A taxpayer can request FTMC after full development of an issue and before Collection makes its final determination. The IRS has created Form 13369 for use in requesting this process. Both the taxpayer and the IRS must sign the firm in order to invoke the procedure. In addition to the form the taxpayer submits a written summary of their position with respect to the disputed issues and the IRS will submit a written summary as well. Once the parties have prepared the form and the statements, Collection sends the package to the appropriate Appeals office. The Appeals office decides whether to accept the case for FTMC. The taxpayer must consent to disclosure of their tax information to participants in the mediation and does this in signing the Form 13369.

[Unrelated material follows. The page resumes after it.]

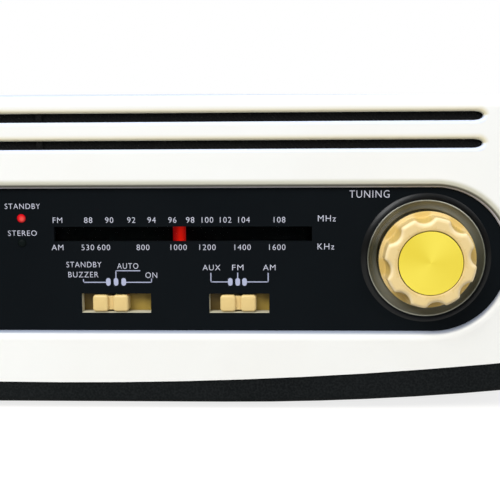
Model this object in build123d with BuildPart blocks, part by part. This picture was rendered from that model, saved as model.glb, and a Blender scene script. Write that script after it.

The Rev. Proc. goes on to describe the manner of the mediation as well as the post-mediation process. If the mediation succeeds, it should allow the OIC or the TFRP case to move forward to resolution by removing a roadblock to agreement. If it does not succeed, the taxpayer still retains the right to appeal the denial of the OIC or to appeal the proposed determination of the TFRP. In this regard, the mediation seems to have little downside for the taxpayer except to the extent the denial of the mediation is perceived to have solidified the view of Appeals and keep the taxpayer from having a productive Appeals conference at a later stage. Because I have never used mediation, I have no basis for forming an opinion of the likely success of this new process. Perhaps those who have used it in the Examination context can comment on how it might work in these two specific collection situations. I suspect that training of IRS employees to spot situations in which it might assist and to have open minds about using the process will have a high impact on its success. If the employees considering OICs or TFRP assessments would prefer to move the case to Appeals in a more traditional manner than to have a mediator from Appeals intervene in their cases, the program will not succeed.